As it turned out, I didn’t have one spirit in the bedroom but three. Typical, you go your entire life without a ghost then three turn up at once. Apparently, the man who had owned the house had died in this room many years ago– a hit. I already knew this after talking  to the neighbours who told me he had died about twenty years before, but his wife had continued to live in the house. When the house was bought and rebuilt by the landlord, the man became very angry. But, he was particularly angry about what the landlord had done to the windows in this particular room.

Whilst this man was so angry and scaring my son so much, two relatives of the child came back from the spirit world to stay in the house and make sure we were all safe.

Apparently, they were elderly but the man used to love playing with the child whilst his wife kept telling him off saying they were scaring the mum.

The medium claimed to help the man pass over, but that relatives would still pop back to make sure everything was OK.

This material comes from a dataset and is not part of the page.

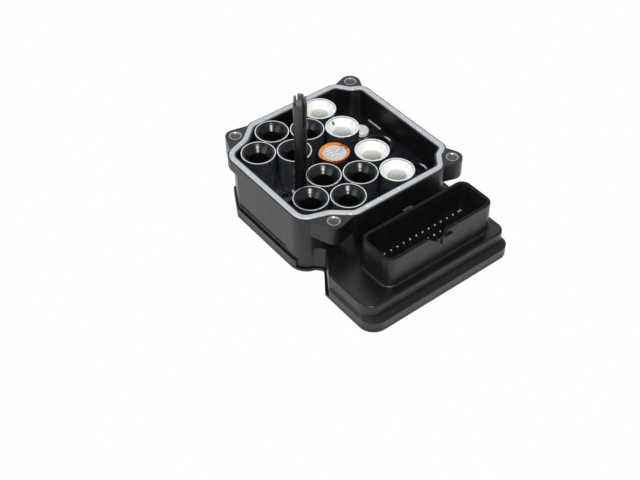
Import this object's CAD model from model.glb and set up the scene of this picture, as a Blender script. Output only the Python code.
# %% [markdown]
# # The control unit of an anti-lock brake system
#
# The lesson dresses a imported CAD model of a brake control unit: a black moulded housing whose open
# chamber holds twelve valve coils, a capacitor and a tall motor post, with a shrouded connector in
# front.  The CAD gives every rigid piece.  The lesson adds the finish of each surface, and makes
# the one piece whose looks come from a softer shape, the shrunk sleeve of the capacitor.
#
# The frame is the CAD's, in metres: the origin is the middle of the four mounting ears, +Z points
# out of the open chamber, and the connector lies towards -Y.  The patterns and the sleeve are
# written in millimetres, as such a part is drawn, and MM turns them into metres.  The floor and the
# lamps, which are far larger, stay in metres.

import bpy
import numpy as np
from mathutils import Matrix, Vector


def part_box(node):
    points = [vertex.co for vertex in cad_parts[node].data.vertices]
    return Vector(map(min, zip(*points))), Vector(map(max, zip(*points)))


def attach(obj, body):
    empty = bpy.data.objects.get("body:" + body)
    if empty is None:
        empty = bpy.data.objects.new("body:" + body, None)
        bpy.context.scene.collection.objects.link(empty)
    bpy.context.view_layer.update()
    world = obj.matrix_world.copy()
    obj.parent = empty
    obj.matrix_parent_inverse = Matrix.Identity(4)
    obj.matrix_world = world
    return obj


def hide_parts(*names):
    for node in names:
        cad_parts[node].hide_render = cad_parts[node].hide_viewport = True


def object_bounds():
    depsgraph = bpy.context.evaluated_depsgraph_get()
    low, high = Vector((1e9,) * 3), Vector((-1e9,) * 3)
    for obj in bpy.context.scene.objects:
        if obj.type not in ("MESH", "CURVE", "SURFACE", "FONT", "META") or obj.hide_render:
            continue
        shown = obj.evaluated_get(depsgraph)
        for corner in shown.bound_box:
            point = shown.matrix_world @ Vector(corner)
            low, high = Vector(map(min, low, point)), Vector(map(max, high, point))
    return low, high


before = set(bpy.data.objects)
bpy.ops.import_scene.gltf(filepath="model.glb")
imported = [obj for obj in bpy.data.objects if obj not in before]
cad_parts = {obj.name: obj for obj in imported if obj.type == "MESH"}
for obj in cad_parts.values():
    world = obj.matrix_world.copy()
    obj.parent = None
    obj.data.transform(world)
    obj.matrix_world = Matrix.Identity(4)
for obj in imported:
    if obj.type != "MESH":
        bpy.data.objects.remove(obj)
cad_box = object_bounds()
MM = 0.001
print("CAD box:", cad_box)
print("nodes:", len(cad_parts))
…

Being a fairly cynical person who refused to believe this kind of stuff, I was forced to admit she did get details correct and that after she had left the house the anger had gone too.

The angry man has definitely gone for good. If it’s true that he was here, I feel a bit sorry for him. But 18 months of living with the dead leaves an impact on your health. It’s a violation of your home and it never feels the same again.

 The house is different, but the relatives do tend to pop in and out when they fancy a visit.

There is an element of having to live with it. Sometimes they play games and even jump out and shout boo at my son. But sometimes they can be reassuring. And I think that sometimes dead people get it wrong too. They try to be helpful by reassuring you there is someone there, but just end up scaring you.

I should have realised sooner this event was likely to happen. One of my children is very empathic. Even at a young age he is fully capable of tuning into what people are feeling and sensing. I remember the way when he was first talking he used to tell me how sad the people were. People who weren’t there. I remember being on the ss Great Britain once. We were on a deck entirely alone but he would smile and wave at nobody.

It seems once you have accidentally tapped into the dead, it’s quite hard to get rid of them.